Instructions for the task: Output, please, exactly those lines of the listing that come before the line with "seen from above.", along with that line itself.
═════ Source excerpt ═════
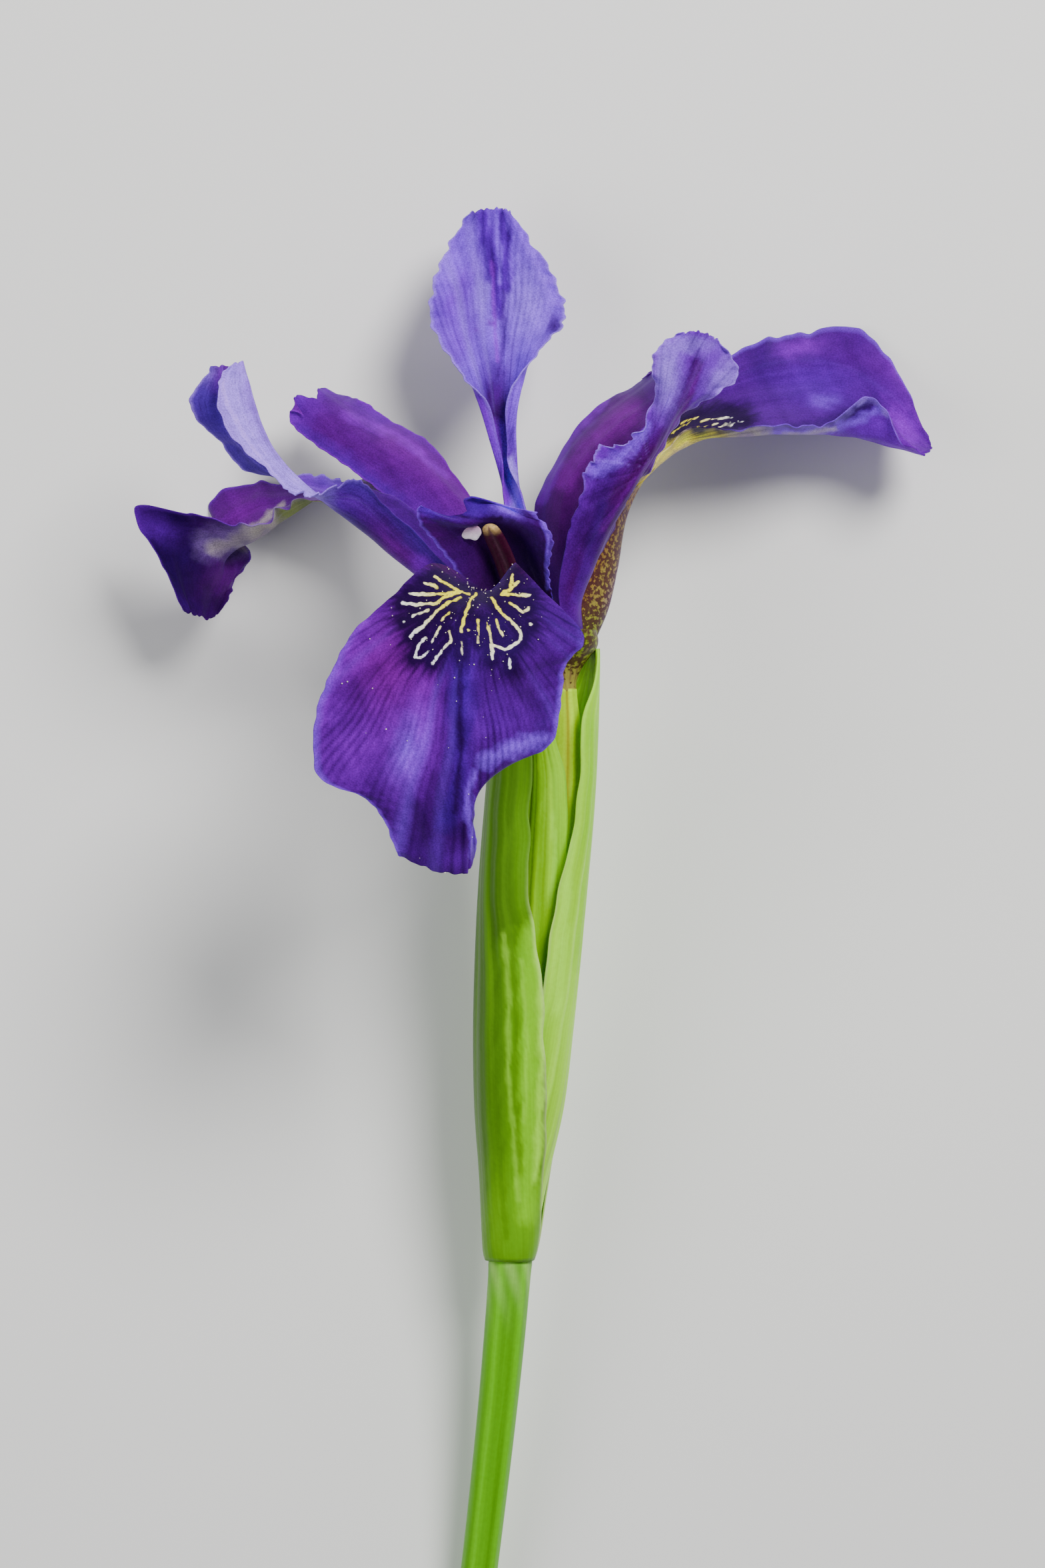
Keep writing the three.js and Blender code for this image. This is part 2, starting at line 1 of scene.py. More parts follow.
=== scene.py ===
"""A wild iris flower, picked with its stem and laid on its back, seen from above.

Lengths are millimetres, laid out from the neck between ovary and floral tube: X to the right of the
flower's face, Y up the stem, Z to the front, which is up for the flower as it lies.
"""
import random

import bpy
import numpy as np
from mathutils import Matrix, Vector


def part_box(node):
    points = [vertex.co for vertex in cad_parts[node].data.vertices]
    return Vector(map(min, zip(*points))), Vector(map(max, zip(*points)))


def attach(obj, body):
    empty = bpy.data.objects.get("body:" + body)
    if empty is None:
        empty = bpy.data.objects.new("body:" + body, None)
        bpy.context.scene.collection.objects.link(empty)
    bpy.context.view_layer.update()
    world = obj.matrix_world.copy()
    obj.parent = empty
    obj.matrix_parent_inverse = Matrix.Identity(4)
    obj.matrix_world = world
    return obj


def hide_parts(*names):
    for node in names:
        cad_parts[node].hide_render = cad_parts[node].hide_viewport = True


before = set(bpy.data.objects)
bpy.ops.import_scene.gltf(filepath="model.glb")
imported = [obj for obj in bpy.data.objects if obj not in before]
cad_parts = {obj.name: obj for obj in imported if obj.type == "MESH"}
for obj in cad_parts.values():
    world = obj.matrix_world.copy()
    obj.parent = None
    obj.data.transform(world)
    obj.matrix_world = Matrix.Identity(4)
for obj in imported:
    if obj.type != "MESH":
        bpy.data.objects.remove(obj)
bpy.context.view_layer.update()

# The place of the flower.
# The cut end of the stem is the flower's lowest left corner in the layout, and its box in the frame
# says where the whole flower was set down.
STEM_CORNER = (-14.8, -124, -24.7)
SET_DOWN = np.array(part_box("stem")[0]) * 1000 - np.array(STEM_CORNER)


def metres(points):
    """Layout millimetres to metres in the frame."""
    return (np.asarray(points, float) + SET_DOWN) / 1000


# Camera.
# It looks straight down on the lying flower, along the photo's line of sight. A long lens, 600 mm
# above the neck, keeps the petals' proportions.
CAMERA_PLACE = (-4.9, -11.02, 600)
LENS = 120
SENSOR = 36

camera_data = bpy.data.cameras.new("camera")
camera_data.lens = LENS
camera_data.sensor_width = SENSOR
camera = bpy.data.objects.new("camera", camera_data)
camera.location = metres(CAMERA_PLACE)
bpy.context.scene.collection.objects.link(camera)
bpy.context.scene.camera = camera


# Stem.
# A smooth, solid green flower stalk with fine long fibres and a pale waxy bloom under the collar, cut
# straight across. It bends gently, and its lower end rests on the surface.
AXIS = [
    (-12.6, -124, -22.5), (-9.8, -102, -19), (-7.6, -82, -15.7), (-6.3, -66.5, -13),
    (-5.7, -54, -10.7), (-3.5, -38, -7.5), (-1.2, -24, -4.7), (-0.1, -13, -2.6),
    (0.1, -5, -1), (0, 0, 0),
]
# Height and radius.
STEM_RADII = [
    (-124, 2.12), (-123.7, 2.2), (-104, 2.2), (-85, 2.35), (-72, 2.48), (-69, 2.52),
    (-67.9, 2.56), (-67.2, 2.6), (-66.9, 2.5), (-66.6, 1.9), (-64, 1.8),
]
STEM_SIDES = 64
STEM_STEP = 0.5
COLLAR_HEIGHT = -67
BLOOM_SPREAD = 5
STEM_GREEN = "50960a"
STEM_LIGHT = "68c000"
STEM_BLOOM = "b8e878"
CUT_PITH = "c9dd9a"
# A round piece's map is its turn over FULL_TURN and its height over MAP_HEIGHT. The relief of the
# skins is in metres.
FULL_TURN = 6.28
MAP_HEIGHT = 60
SKIN_RELIEF = 0.00004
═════
Result below:
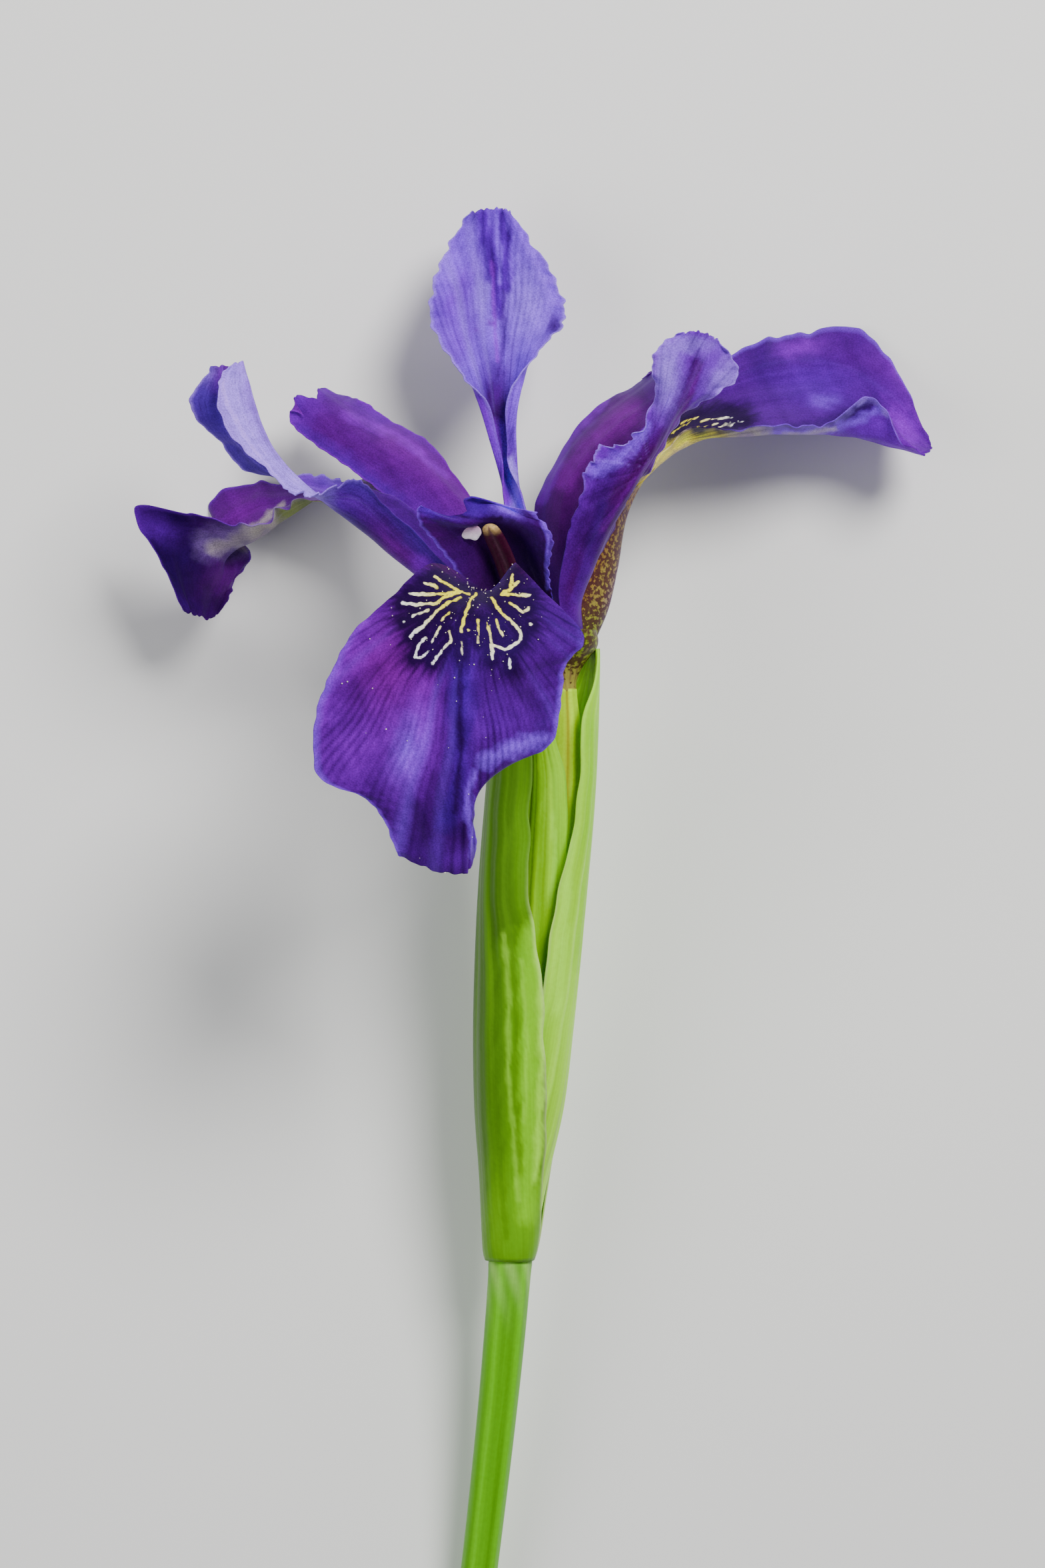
Keep writing the three.js and Blender code for this image. This is part 2, starting at line 1 of scene.py. More parts follow.
=== scene.py ===
"""A wild iris flower, picked with its stem and laid on its back, seen from above.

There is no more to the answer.